### Exercise details
Give the data again, word for word.
══ Source data
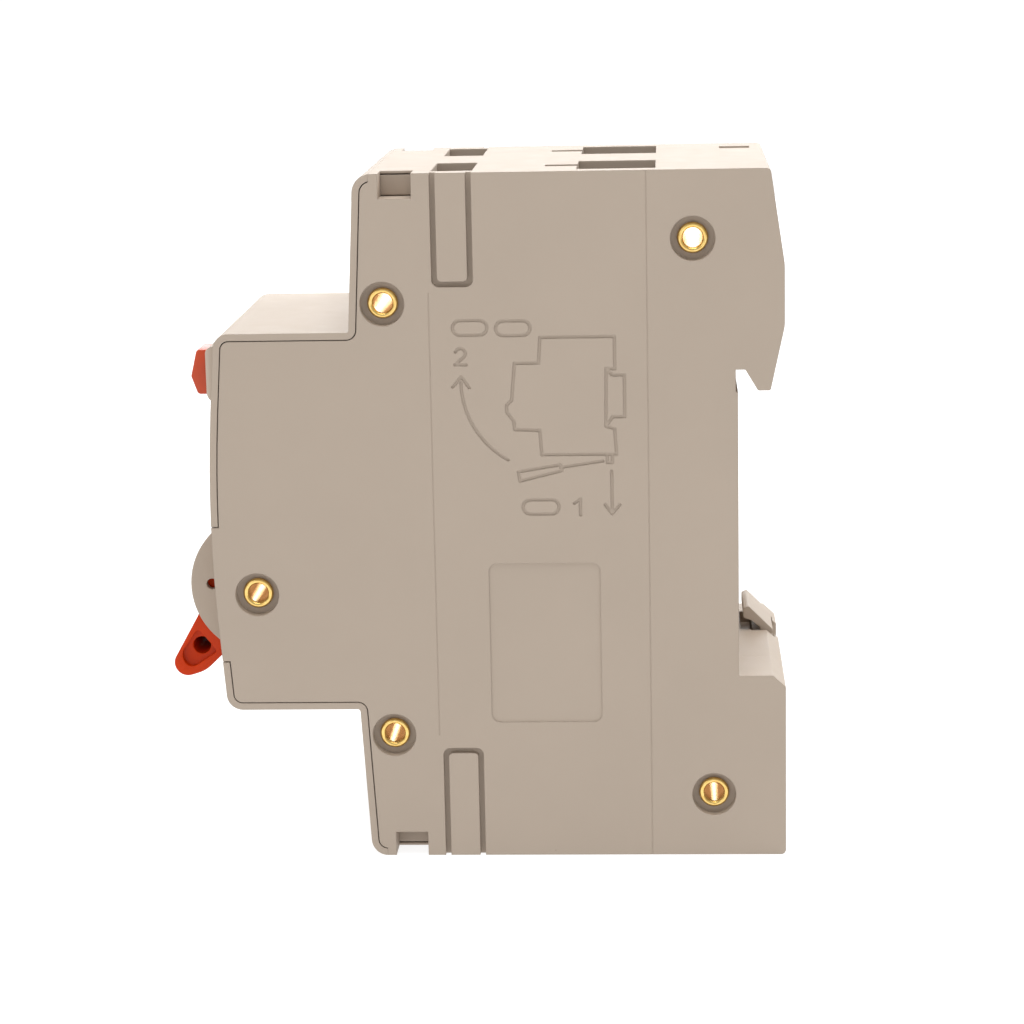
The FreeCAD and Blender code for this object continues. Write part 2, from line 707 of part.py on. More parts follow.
# ---------------------------------------------------------------- toggle and contact carrier
def crank_geometry():
    """Where the link's two pins sit in the off position, as (y, z) pairs."""
    half_toggle = math.radians(toggle_swing / 2)
    half_carrier = math.radians(carrier_swing / 2)
    carrier_crank_r = toggle_crank_r * math.sin(half_toggle) / math.sin(half_carrier)
    span = math.hypot(shaft_y - axis_y, shaft_z - axis_z)
    bearing = math.atan2(shaft_z - axis_z, shaft_y - axis_y)
    square = bearing + math.acos(-(carrier_crank_r - toggle_crank_r) / span)
    toggle_angle = square + half_toggle
    carrier_angle = square + half_carrier
    toggle_pin = (axis_y + toggle_crank_r * math.cos(toggle_angle),
                  axis_z + toggle_crank_r * math.sin(toggle_angle))
    carrier_pin = (shaft_y + carrier_crank_r * math.cos(carrier_angle),
                   shaft_z + carrier_crank_r * math.sin(carrier_angle))
    return toggle_pin, carrier_pin, carrier_angle, carrier_crank_r


def from_axis(corners):
    """Outline corners given from the toggle's axis, placed in the case."""
    return [(axis_y + y, axis_z + z, radius) for y, z, radius in corners]


def toggle_lever():
    """Drum and handle in one, standing in the off position."""
    x = around(0, toggle_half_w)
    handle = plate(from_axis([(-1.2, -1.6, 0), (-7.5, -1.8, 0), (-8.3, -4.1, 1.5), (-13.2, -12.7, 1.6),
                              (-7.6, -11.0, 4.0), (-5.1, -8.6, 0.8), (-3.2, -5.6, 0)]), x)
    lever = joined([rod_x(axis_y, axis_z, drum_r, x), handle])
    pocket_x = (toggle_half_w - pocket_depth, toggle_half_w + past)
    pocket = plate(from_axis([(-8.4, -5.7, 0.4), (-10.7, -9.0, 1.6), (-9.6, -10.95, 1.05),
                              (-6.1, -8.6, 0.4)]), pocket_x)
    cuts = [pocket, mirrored_x(pocket), rod_x(*tie_hole, tie_hole_r, around(0, toggle_half_w + past))]
    cuts.append(rod_x(axis_y, axis_z, rivet_r + rivet_fit, around(0, toggle_half_w + past)))
    for slot_x in (link_slot_x, spring_slot_x):
        room = box(slot_x, (axis_y - slot_front, axis_y + drum_r + past), around(axis_z, drum_r + past))
        cuts.append(room.cut(rod_x(axis_y, axis_z, sleeve_r, slot_x)))
    pin, _, _, _ = crank_geometry()
    cuts.append(rod_x(*pin, link_r + link_fit, (-1.0, link_slot_x[0] + 0.1)))
    return lever.cut(cuts)


def toggle_spring():
    """The winding of the torsion spring round the drum's sleeve."""
    start_x = spring_slot_x[0] + 0.8
    return coil(Vector(start_x, axis_y, axis_z), X_AXIS, 2.4, spring_r, spring_wire_r, 3)


def toggle_link():
    """The bent wire that joins the toggle to the contact carrier."""
    pin, far_pin, _, _ = crank_geometry()
    points = [(-0.6, *pin), (link_x, *pin), (link_x, *far_pin), (lobe_x[0] + 0.05, *far_pin)]
    return tube(points, link_r, link_bend)


def crank_lobe():
    """The carrier's arm with the slot that the link's pin moves in."""
    _, pin, angle, _ = crank_geometry()
    along = (math.cos(angle), math.sin(angle))
    aside = (-along[1], along[0])

    def corner(centre, out, side, radius):
        y = centre[0] + along[0] * out + aside[0] * side
        z = centre[1] + along[1] * out + aside[1] * side
        return (y, z, radius)

    root = (shaft_y, shaft_z)
    lobe = plate([corner(root, 0, -2.6, 0), corner(pin, 2.4, -2.0, 1.2), corner(pin, 2.4, 2.0, 1.2),
                  corner(root, 0, 2.6, 0)], lobe_x)
    width = link_r + link_fit
    slot = plate([corner(pin, -1.5, -width, 0), corner(pin, 1.5, -width, 0), corner(pin, 1.5, width, 0),
                  corner(pin, -1.5, width, 0)], (lobe_x[0] - 1, lobe_x[1] + 1))
    return lobe.cut(slot)


def contact_carrier():
    """The rotor that swings both poles' contact arms, in the off position."""
    hub = rod_x(shaft_y, shaft_z, hub_r, around(0, hub_half_w))
    pieces = [hub, crank_lobe()]
    cheek_shape = [(shaft_y - 3.0, shaft_z + 1.0, 0), (shaft_y + 3.6, shaft_z + 1.0, 0),
                   (shaft_y + 4.2, shaft_z + 9.0, 1.0), (shaft_y - 0.4, shaft_z + 9.0, 1.0)]
    for side in (-1, 1):
        for offset in (-1, 1):
            inner = side * arm_x + offset * (arm_t / 2 + cheek_plate_gap)
            cheek = plate(cheek_shape, (inner, inner + offset * cheek_plate_t))
            pieces.append(turned(cheek, shaft_y, shaft_z, carrier_swing))
        peg = rod_x(*peg_at, peg_r, around(side * arm_x, arm_t / 2 + cheek_plate_gap + 0.1))
        pieces.append(turned(peg, shaft_y, shaft_z, carrier_swing))
    return joined(pieces).cut(rod_x(shaft_y, shaft_z, shaft_r + shaft_fit, around(0, half_w)))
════
### Solved exercise
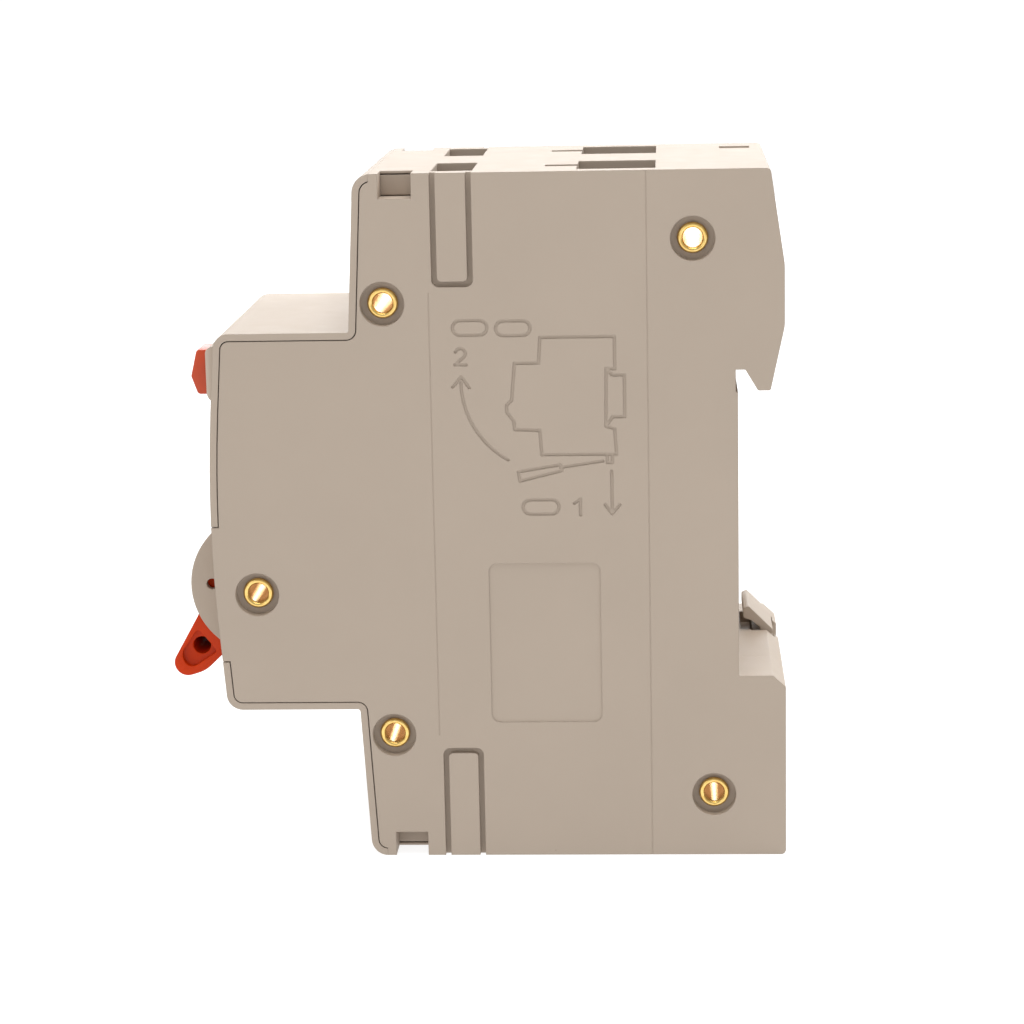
The FreeCAD and Blender code for this object continues. Write part 2, from line 707 of part.py on. More parts follow.
# ---------------------------------------------------------------- toggle and contact carrier
def crank_geometry():
    """Where the link's two pins sit in the off position, as (y, z) pairs."""
    half_toggle = math.radians(toggle_swing / 2)
    half_carrier = math.radians(carrier_swing / 2)
    carrier_crank_r = toggle_crank_r * math.sin(half_toggle) / math.sin(half_carrier)
    span = math.hypot(shaft_y - axis_y, shaft_z - axis_z)
    bearing = math.atan2(shaft_z - axis_z, shaft_y - axis_y)
    square = bearing + math.acos(-(carrier_crank_r - toggle_crank_r) / span)
    toggle_angle = square + half_toggle
    carrier_angle = square + half_carrier
    toggle_pin = (axis_y + toggle_crank_r * math.cos(toggle_angle),
                  axis_z + toggle_crank_r * math.sin(toggle_angle))
    carrier_pin = (shaft_y + carrier_crank_r * math.cos(carrier_angle),
                   shaft_z + carrier_crank_r * math.sin(carrier_angle))
    return toggle_pin, carrier_pin, carrier_angle, carrier_crank_r


def from_axis(corners):
    """Outline corners given from the toggle's axis, placed in the case."""
    return [(axis_y + y, axis_z + z, radius) for y, z, radius in corners]


def toggle_lever():
    """Drum and handle in one, standing in the off position."""
    x = around(0, toggle_half_w)
    handle = plate(from_axis([(-1.2, -1.6, 0), (-7.5, -1.8, 0), (-8.3, -4.1, 1.5), (-13.2, -12.7, 1.6),
                              (-7.6, -11.0, 4.0), (-5.1, -8.6, 0.8), (-3.2, -5.6, 0)]), x)
    lever = joined([rod_x(axis_y, axis_z, drum_r, x), handle])
    pocket_x = (toggle_half_w - pocket_depth, toggle_half_w + past)
    pocket = plate(from_axis([(-8.4, -5.7, 0.4), (-10.7, -9.0, 1.6), (-9.6, -10.95, 1.05),
                              (-6.1, -8.6, 0.4)]), pocket_x)
    cuts = [pocket, mirrored_x(pocket), rod_x(*tie_hole, tie_hole_r, around(0, toggle_half_w + past))]
    cuts.append(rod_x(axis_y, axis_z, rivet_r + rivet_fit, around(0, toggle_half_w + past)))
    for slot_x in (link_slot_x, spring_slot_x):
        room = box(slot_x, (axis_y - slot_front, axis_y + drum_r + past), around(axis_z, drum_r + past))
        cuts.append(room.cut(rod_x(axis_y, axis_z, sleeve_r, slot_x)))
    pin, _, _, _ = crank_geometry()
    cuts.append(rod_x(*pin, link_r + link_fit, (-1.0, link_slot_x[0] + 0.1)))
    return lever.cut(cuts)


def toggle_spring():
    """The winding of the torsion spring round the drum's sleeve."""
    start_x = spring_slot_x[0] + 0.8
    return coil(Vector(start_x, axis_y, axis_z), X_AXIS, 2.4, spring_r, spring_wire_r, 3)


def toggle_link():
    """The bent wire that joins the toggle to the contact carrier."""
    pin, far_pin, _, _ = crank_geometry()
    points = [(-0.6, *pin), (link_x, *pin), (link_x, *far_pin), (lobe_x[0] + 0.05, *far_pin)]
    return tube(points, link_r, link_bend)


def crank_lobe():
    """The carrier's arm with the slot that the link's pin moves in."""
    _, pin, angle, _ = crank_geometry()
    along = (math.cos(angle), math.sin(angle))
    aside = (-along[1], along[0])

    def corner(centre, out, side, radius):
        y = centre[0] + along[0] * out + aside[0] * side
        z = centre[1] + along[1] * out + aside[1] * side
        return (y, z, radius)

    root = (shaft_y, shaft_z)
    lobe = plate([corner(root, 0, -2.6, 0), corner(pin, 2.4, -2.0, 1.2), corner(pin, 2.4, 2.0, 1.2),
                  corner(root, 0, 2.6, 0)], lobe_x)
    width = link_r + link_fit
    slot = plate([corner(pin, -1.5, -width, 0), corner(pin, 1.5, -width, 0), corner(pin, 1.5, width, 0),
                  corner(pin, -1.5, width, 0)], (lobe_x[0] - 1, lobe_x[1] + 1))
    return lobe.cut(slot)


def contact_carrier():
    """The rotor that swings both poles' contact arms, in the off position."""
    hub = rod_x(shaft_y, shaft_z, hub_r, around(0, hub_half_w))
    pieces = [hub, crank_lobe()]
    cheek_shape = [(shaft_y - 3.0, shaft_z + 1.0, 0), (shaft_y + 3.6, shaft_z + 1.0, 0),
                   (shaft_y + 4.2, shaft_z + 9.0, 1.0), (shaft_y - 0.4, shaft_z + 9.0, 1.0)]
    for side in (-1, 1):
        for offset in (-1, 1):
            inner = side * arm_x + offset * (arm_t / 2 + cheek_plate_gap)
            cheek = plate(cheek_shape, (inner, inner + offset * cheek_plate_t))
            pieces.append(turned(cheek, shaft_y, shaft_z, carrier_swing))
        peg = rod_x(*peg_at, peg_r, around(side * arm_x, arm_t / 2 + cheek_plate_gap + 0.1))
        pieces.append(turned(peg, shaft_y, shaft_z, carrier_swing))
    return joined(pieces).cut(rod_x(shaft_y, shaft_z, shaft_r + shaft_fit, around(0, half_w)))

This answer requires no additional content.